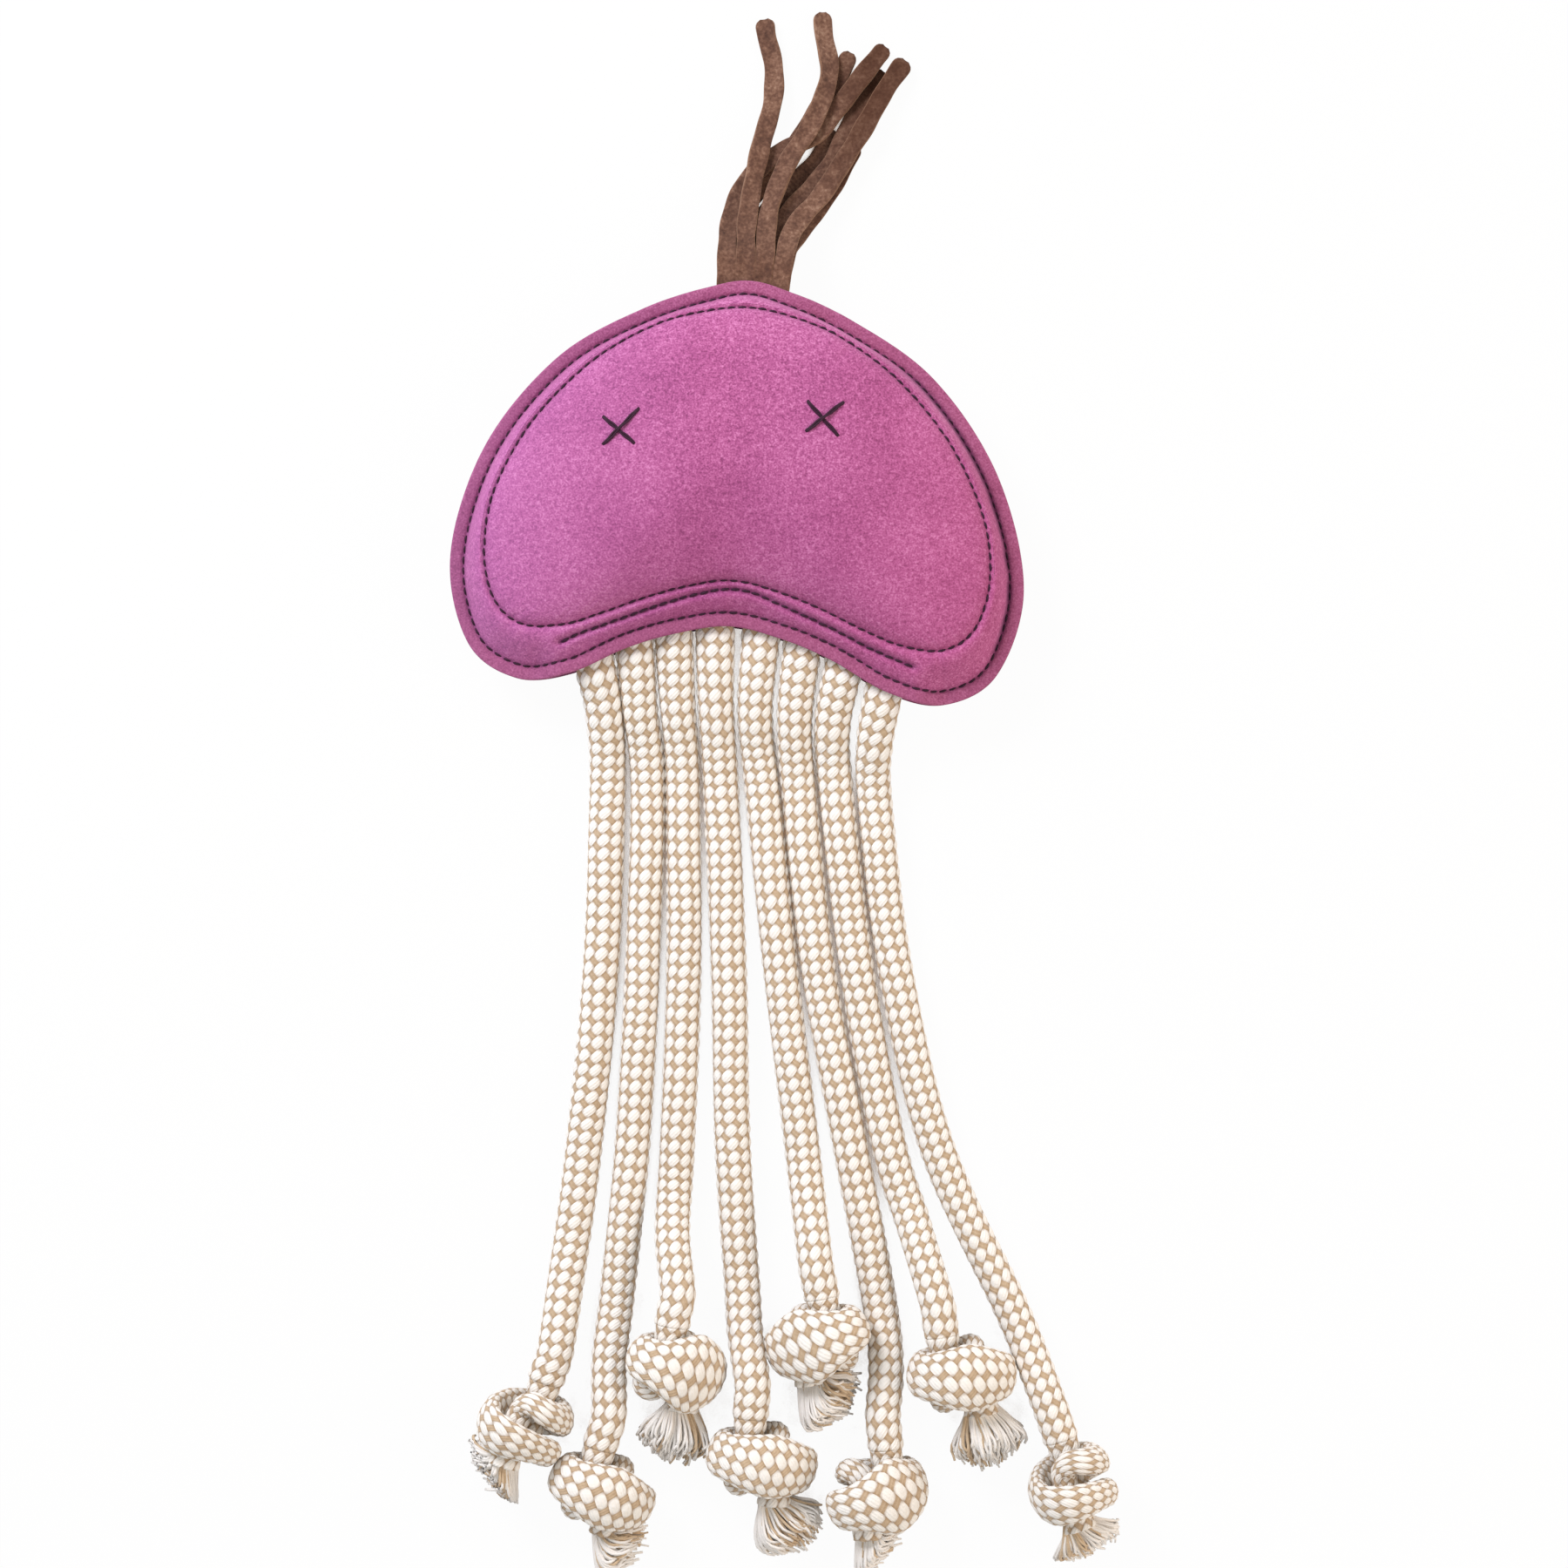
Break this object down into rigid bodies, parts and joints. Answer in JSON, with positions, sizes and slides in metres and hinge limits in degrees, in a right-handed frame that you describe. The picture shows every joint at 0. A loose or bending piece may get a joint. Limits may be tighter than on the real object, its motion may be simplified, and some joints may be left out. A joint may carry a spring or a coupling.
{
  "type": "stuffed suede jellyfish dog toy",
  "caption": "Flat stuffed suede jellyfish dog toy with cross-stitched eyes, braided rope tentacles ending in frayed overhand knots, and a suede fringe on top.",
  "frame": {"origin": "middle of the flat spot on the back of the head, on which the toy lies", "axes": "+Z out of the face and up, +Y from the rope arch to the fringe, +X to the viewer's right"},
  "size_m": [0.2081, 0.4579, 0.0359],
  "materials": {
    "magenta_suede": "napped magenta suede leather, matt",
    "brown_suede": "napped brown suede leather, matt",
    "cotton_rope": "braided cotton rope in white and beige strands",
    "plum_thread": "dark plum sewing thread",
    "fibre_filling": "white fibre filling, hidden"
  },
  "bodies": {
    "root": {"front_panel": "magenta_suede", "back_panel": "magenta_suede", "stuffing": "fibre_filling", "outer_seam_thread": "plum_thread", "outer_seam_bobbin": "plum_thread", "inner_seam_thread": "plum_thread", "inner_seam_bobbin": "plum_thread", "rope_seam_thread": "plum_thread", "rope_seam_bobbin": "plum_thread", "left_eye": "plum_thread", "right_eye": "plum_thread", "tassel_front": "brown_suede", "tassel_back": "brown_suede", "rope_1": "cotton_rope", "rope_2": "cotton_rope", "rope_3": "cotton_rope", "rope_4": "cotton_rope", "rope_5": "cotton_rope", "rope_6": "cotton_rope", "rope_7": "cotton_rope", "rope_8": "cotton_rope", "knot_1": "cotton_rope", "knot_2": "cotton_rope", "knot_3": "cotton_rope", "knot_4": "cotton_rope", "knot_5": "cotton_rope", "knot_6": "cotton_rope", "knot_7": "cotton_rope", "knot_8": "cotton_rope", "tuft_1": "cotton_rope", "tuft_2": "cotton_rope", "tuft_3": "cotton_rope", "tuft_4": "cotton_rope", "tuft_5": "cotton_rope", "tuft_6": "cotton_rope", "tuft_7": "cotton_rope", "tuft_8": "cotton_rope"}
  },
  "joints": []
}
--
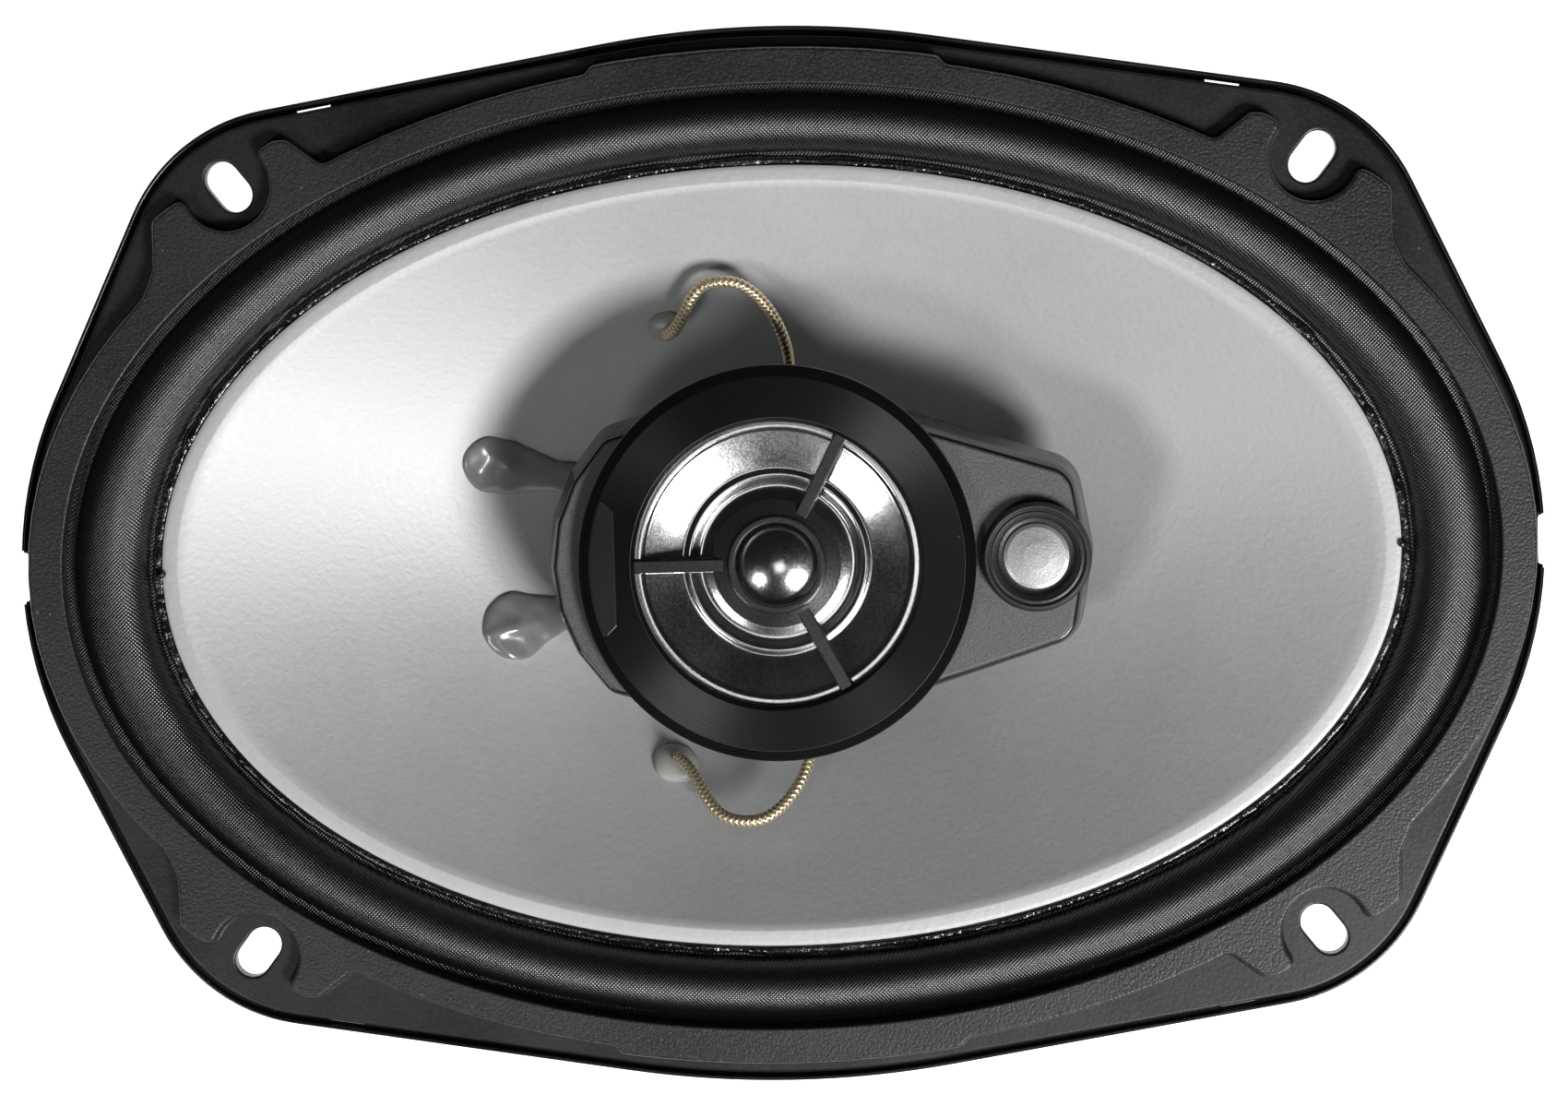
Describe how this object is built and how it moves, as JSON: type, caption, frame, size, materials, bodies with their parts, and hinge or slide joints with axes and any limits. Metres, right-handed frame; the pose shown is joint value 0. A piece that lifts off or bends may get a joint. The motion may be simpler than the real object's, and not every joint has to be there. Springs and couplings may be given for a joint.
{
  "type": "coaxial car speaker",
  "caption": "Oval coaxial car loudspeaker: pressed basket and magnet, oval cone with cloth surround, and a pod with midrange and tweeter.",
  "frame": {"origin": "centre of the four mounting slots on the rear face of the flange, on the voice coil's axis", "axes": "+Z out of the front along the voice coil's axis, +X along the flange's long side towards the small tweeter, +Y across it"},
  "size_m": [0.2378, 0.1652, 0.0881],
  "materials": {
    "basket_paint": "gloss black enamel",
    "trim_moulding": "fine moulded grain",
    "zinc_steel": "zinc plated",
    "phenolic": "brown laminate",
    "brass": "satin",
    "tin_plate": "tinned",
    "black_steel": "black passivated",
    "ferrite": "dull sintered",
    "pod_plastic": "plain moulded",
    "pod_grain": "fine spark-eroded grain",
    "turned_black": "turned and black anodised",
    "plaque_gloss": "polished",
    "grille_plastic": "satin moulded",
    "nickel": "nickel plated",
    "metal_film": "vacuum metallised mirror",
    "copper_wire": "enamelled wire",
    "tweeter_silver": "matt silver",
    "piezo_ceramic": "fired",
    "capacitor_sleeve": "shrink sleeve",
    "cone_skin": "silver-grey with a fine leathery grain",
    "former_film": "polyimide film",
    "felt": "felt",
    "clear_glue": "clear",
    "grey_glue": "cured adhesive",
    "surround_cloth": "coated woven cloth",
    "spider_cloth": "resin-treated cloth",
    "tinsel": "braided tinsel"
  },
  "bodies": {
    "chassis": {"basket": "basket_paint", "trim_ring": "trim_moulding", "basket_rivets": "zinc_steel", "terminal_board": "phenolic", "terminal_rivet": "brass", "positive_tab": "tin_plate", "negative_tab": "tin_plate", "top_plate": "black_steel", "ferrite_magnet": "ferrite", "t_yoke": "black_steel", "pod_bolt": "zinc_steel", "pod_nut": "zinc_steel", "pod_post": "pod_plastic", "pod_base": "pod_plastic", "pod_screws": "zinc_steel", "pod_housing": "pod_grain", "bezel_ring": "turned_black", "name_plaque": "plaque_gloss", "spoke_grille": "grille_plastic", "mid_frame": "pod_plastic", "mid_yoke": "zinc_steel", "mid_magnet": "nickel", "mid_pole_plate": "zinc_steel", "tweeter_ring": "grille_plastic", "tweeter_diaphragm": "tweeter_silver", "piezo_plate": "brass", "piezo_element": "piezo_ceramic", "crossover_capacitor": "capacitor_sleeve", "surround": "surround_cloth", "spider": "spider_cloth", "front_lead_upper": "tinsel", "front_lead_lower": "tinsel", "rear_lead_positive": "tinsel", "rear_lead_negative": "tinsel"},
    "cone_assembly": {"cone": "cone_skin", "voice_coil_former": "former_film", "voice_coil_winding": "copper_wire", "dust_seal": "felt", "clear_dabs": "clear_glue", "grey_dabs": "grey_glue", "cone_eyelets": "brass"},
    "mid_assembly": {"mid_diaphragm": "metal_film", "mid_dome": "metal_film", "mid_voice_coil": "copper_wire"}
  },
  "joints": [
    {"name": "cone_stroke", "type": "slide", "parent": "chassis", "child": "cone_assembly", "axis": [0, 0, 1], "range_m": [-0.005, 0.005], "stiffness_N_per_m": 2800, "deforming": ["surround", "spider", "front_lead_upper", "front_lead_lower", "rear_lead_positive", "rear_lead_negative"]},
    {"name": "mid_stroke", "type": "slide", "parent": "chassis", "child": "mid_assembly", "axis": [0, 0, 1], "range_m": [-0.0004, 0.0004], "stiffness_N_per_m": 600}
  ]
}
...
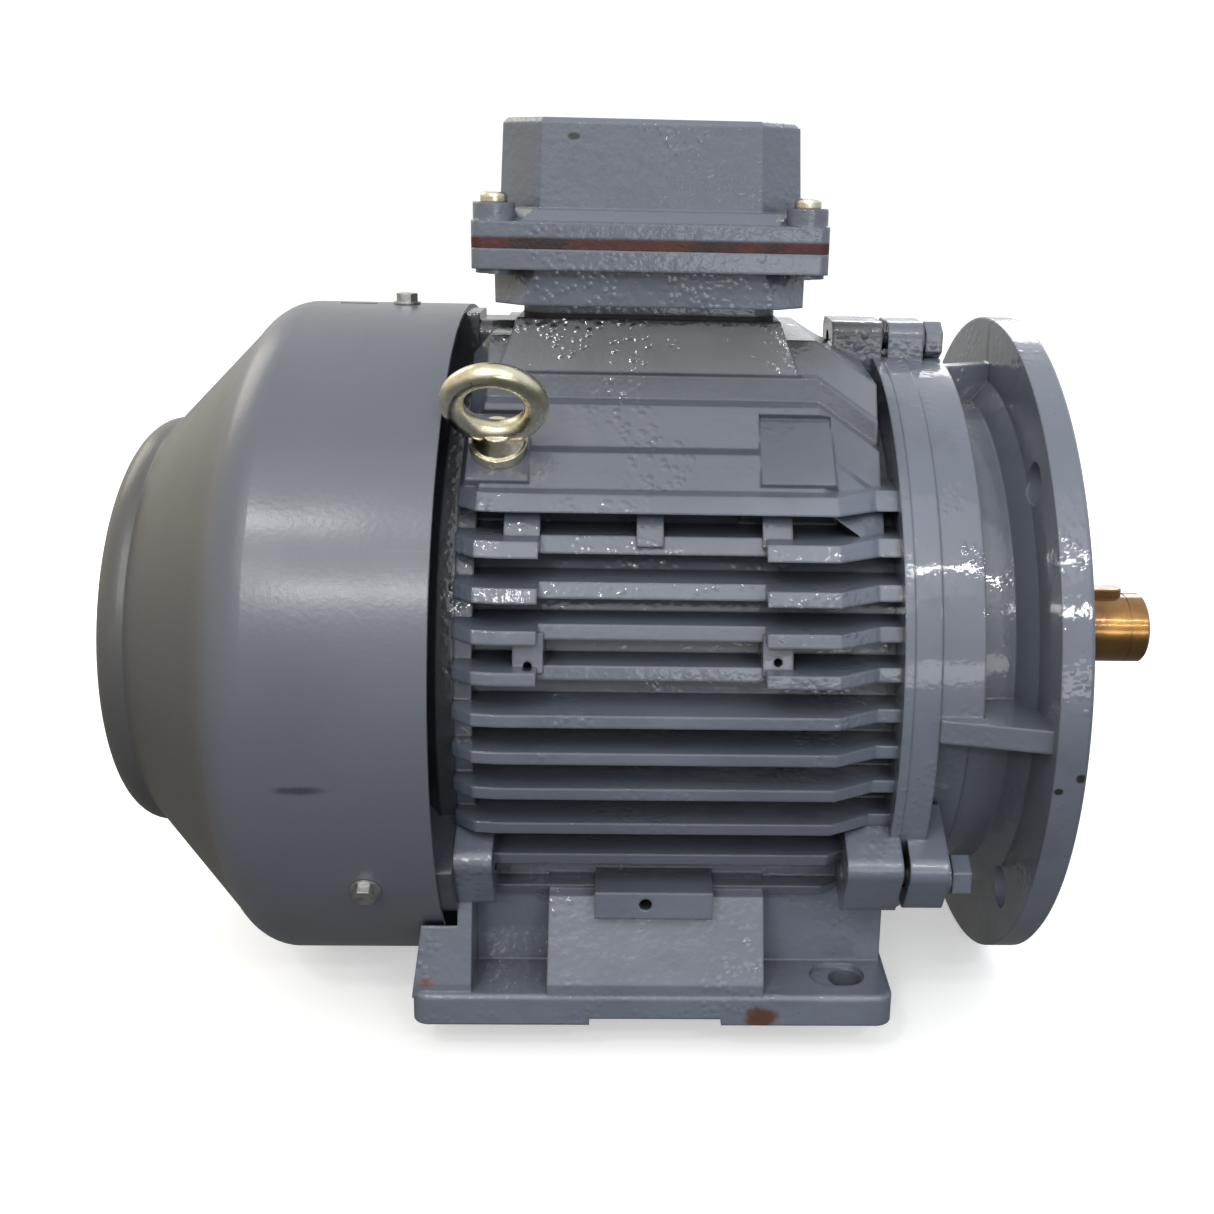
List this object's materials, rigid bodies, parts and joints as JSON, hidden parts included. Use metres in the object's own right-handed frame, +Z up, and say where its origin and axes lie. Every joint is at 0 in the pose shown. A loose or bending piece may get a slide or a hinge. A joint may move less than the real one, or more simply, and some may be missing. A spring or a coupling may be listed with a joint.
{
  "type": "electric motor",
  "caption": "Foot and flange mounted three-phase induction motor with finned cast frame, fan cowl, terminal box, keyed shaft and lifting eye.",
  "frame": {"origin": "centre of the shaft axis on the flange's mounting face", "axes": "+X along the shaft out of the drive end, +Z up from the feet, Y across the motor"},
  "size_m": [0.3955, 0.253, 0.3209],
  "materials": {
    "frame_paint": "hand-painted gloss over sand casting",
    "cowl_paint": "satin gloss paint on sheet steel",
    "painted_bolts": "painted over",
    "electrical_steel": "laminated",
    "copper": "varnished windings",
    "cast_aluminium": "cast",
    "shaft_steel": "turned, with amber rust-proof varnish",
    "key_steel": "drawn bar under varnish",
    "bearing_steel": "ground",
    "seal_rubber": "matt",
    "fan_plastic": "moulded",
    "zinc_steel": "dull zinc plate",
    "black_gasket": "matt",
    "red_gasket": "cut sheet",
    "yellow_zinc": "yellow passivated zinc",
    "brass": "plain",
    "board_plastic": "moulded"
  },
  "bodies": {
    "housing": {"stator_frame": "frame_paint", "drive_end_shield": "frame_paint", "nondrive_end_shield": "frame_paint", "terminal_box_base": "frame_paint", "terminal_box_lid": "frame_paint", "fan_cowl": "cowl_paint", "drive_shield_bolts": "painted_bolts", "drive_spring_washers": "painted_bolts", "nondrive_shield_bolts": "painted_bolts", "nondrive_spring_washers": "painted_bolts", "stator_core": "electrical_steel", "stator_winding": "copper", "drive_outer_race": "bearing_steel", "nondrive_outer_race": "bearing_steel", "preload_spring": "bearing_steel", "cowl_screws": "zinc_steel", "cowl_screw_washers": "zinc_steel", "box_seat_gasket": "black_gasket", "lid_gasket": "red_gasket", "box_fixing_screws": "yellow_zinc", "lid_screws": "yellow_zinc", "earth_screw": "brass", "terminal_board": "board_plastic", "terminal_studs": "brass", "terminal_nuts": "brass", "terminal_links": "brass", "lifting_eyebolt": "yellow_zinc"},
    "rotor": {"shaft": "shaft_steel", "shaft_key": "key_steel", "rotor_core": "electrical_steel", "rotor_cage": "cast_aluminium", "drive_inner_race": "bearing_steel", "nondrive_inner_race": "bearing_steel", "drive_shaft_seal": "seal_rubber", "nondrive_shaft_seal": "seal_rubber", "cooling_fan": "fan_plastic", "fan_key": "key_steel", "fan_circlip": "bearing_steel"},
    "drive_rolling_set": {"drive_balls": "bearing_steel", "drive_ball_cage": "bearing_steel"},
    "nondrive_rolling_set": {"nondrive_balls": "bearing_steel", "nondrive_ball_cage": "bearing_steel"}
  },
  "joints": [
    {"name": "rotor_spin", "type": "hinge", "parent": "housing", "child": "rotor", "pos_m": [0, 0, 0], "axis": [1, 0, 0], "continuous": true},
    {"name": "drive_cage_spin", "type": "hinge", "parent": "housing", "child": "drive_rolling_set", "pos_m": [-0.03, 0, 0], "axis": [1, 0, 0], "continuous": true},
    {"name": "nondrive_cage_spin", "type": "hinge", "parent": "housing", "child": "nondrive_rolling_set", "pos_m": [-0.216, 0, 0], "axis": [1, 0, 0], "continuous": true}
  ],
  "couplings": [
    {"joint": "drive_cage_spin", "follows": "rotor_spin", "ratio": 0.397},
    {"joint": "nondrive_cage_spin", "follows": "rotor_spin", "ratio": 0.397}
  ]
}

> To do:
Go through the records above and copy every line with the word "limits".

> Correct output:
Break this object down into rigid bodies, parts and joints. Answer in JSON, with positions, sizes and slides in metres and hinge limits in degrees, in a right-handed frame that you describe. The picture shows every joint at 0. A loose or bending piece may get a joint. Limits may be tighter than on the real object, its motion may be simplified, and some joints may be left out. A joint may carry a spring or a coupling.
Describe how this object is built and how it moves, as JSON: type, caption, frame, size, materials, bodies with their parts, and hinge or slide joints with axes and any limits. Metres, right-handed frame; the pose shown is joint value 0. A piece that lifts off or bends may get a joint. The motion may be simpler than the real object's, and not every joint has to be there. Springs and couplings may be given for a joint.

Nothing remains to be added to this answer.